I dati
Gli stranieri ci rubano il lavoro? Una fake news
Quasi 2,5 milioni di lavoratori stranieri contro una cifra pari, circa 2,4 milioni di disoccupati italiani: in un momento in cui il lavoro è un bene scarso, una lettura affrettata dei numeri alimenta l’idea che l’arrivo dei nuovi lavoratori tolga opportunità agli italiani. Ma si tratta di una “fake news”, sottolinea lo studio Gli stranieri non ci rubano il lavoro, della Fondazione Leone Moressa. Gli stranieri hanno un tasso di occupazione di tre punti superiore rispetto agli italiani, con lavoro e iniziative imprenditoriali contribuiscono al 9% del Pil, e secondo i dati Istat del 2018, i lavoratori immigrati sono il 10,6% degli occupati totali, spiega la Fondazione, che studia da anni il fenomeno. Per come è strutturato il mercato del lavoro, però è falso dire che gli occupati stranieri potrebbero essere sostituiti da disoccupati italiani, perché fanno lavori diversi e “complementari”.

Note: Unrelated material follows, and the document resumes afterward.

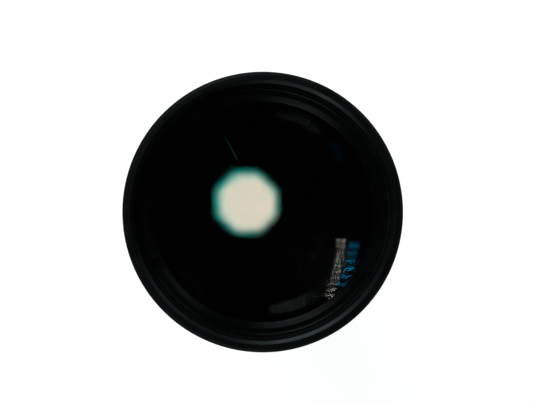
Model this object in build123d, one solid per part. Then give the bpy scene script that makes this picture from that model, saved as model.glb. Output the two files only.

La maggior parte dei lavoratori stranieri ha un’occupazione non qualificata (33,3%), in primo luogo nella cura degli anziani e come braccianti agricoli, il 29,7% trova lavoro come operaio o artigiano, il 29,4% nel commercio o nei servizi, solo il 7,6% ha un impiego qualificato. Speculare, invece, la percentuale per gli italiani: l’8,3% fa lavori non qualificati, contro il 38,9% che ha una professione tecnica qualificata. E sono queste che scarseggiano, tanto da alimentare le partenze dei giovani italiani verso l’estero (250 mila under 35 negli ultimi 10 anni, come ha rilevato la stessa Fondazione di recente nel suo rapporto annuale). Inoltre, negli anni della crisi, sono stati proprio gli stranieri, molto impiegati nell’edilizia, a risentirne di più: il tasso di occupazione è sceso dal 66,9% del 2004 al 58,3% del 2013 per poi tornare al 61,2% del 2018. Dunque, emerge dallo studio, gli immigrati si concentrano nei “lavori manuali”, mentre gli italiani svolgono prevalentemente “lavori impiegatizi”. Ma la sfida è scardinare questa logica e migliorare la competitività per tutti e non andare al ribasso: «Non si può continuare a immaginare un mondo di lavoro complementare, con logiche di esclusione e segregazione – commenta Liliana Ocmin, responsabile politiche migratorie della Cisl, alla presentazione lo studio, – L’Italia deve avere la capacità di generare lavoro buono per tutti, per gli italiani e gli stranieri».